Gut microbiota play critical roles in determining health, and the structure and function of these microbiota are dependent on contemporary and historical host-microbe interactions. This application proposes research to understand processes relating to the normal homeostasis between hosts and gut microbes. Gut microbiota establishment and development is dependent on many factors, including innate and adaptive immunity, inter- microbe interactions, and diet. Microbiota composition and stability are crucial to health, and disruption has serve disease and pathogen infection consequences. A balance must be struck between rapid innate immune responses to limit pathogen invasion, while moderating responses against beneficial coevolved mutualists. Questions remain about how host immunity can, (1) maintain long-term associations with host-adapted core microbes, but (2) contribute to microbiota perturbation during development, leading to dysbiosis and health- related functional changes. The bumblebee gut microbiota model in this proposal provides an excellent opportunity to gain a broad understanding of microbiota structure and function determined by host-microbe interactions via innate immunity. The system is: (i) relatively simple, (ii) well described, (iii) unlike other insect models, e.g. Drosophila, reflective of some key human-gut microbiota interactions, and (iv) accessible to experimental manipulation, with available genomic and transcriptomic tools for hosts and microbes. The overarching proposal goal is to test a hypothesis of immune-mediation of the gut microbiota, and elucidate how host innate immunity can both disrupt microbiota structure, with functional consequences, and, together with reciprocal coevolved interactions with microbes, determine long-term dynamics of specific host-microbe associations.

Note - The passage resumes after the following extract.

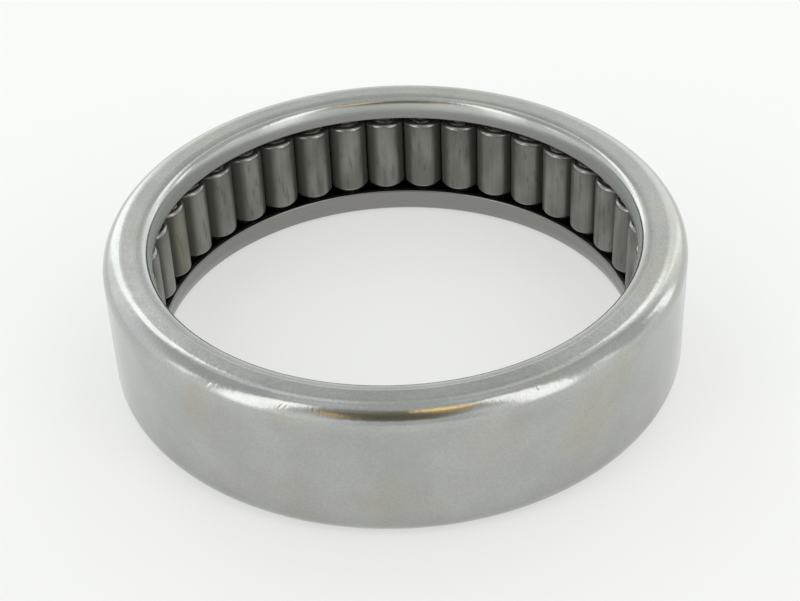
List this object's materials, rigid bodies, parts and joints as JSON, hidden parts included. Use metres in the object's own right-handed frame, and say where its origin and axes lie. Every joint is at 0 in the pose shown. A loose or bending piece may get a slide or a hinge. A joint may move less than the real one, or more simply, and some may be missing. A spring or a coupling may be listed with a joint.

The first aim studies how host immune status (determined by experimental inoculation mimicking pathogenic infection) affects gut microbiota structure and beneficial functioning, to be determined by MiSeq sequencing and an infection protocol to assay the gut microbiota's protective function.
This aim also assesses the persistence of immune-mediated perturbation and the ability of social interactions to resurrect dysbiotic microbiomes. The second main aim focuses on long-term specific associations between hosts and core microbes, and the role of innate immunity in facilitating these interactions. Two non-exclusive hypotheses will be tested: (a) host immune recognition and responses allow the persistence of beneficial core microbes, and (b) long-term associations are facilitated by microbe resistance to host immune effectors. Comparisons will be made between core native host bacteria and those from divergent host lineages in the induction of immune responses on experimental establishment and the ability to resist host immune components. Research on host-microbiota interactions is highly integrative, conceptually and technically. Thus, the proposed research fulfills a primary AREA program goal by exposing undergraduate students to technique-rich research based on a hypothesis driven framework, which will enhance understanding of a topic of clear biomedical importance.
Relevance to public health: Gut microbiota play critical roles in determining health and wellbeing, and the critical structure and function of these microbiota are dependent on contemporary and historical host-microbe interactions. This research will use a tractable gut microbiota model to establish generalities concerning perturbation of intimate beneficial microbial relationships by host innate immune responses, and the persistence of such reconfigurations and recovery from them. In addition, it will assess the contributions of host immunity and resident microbe resistance in determining long-term specific host-microbe associations.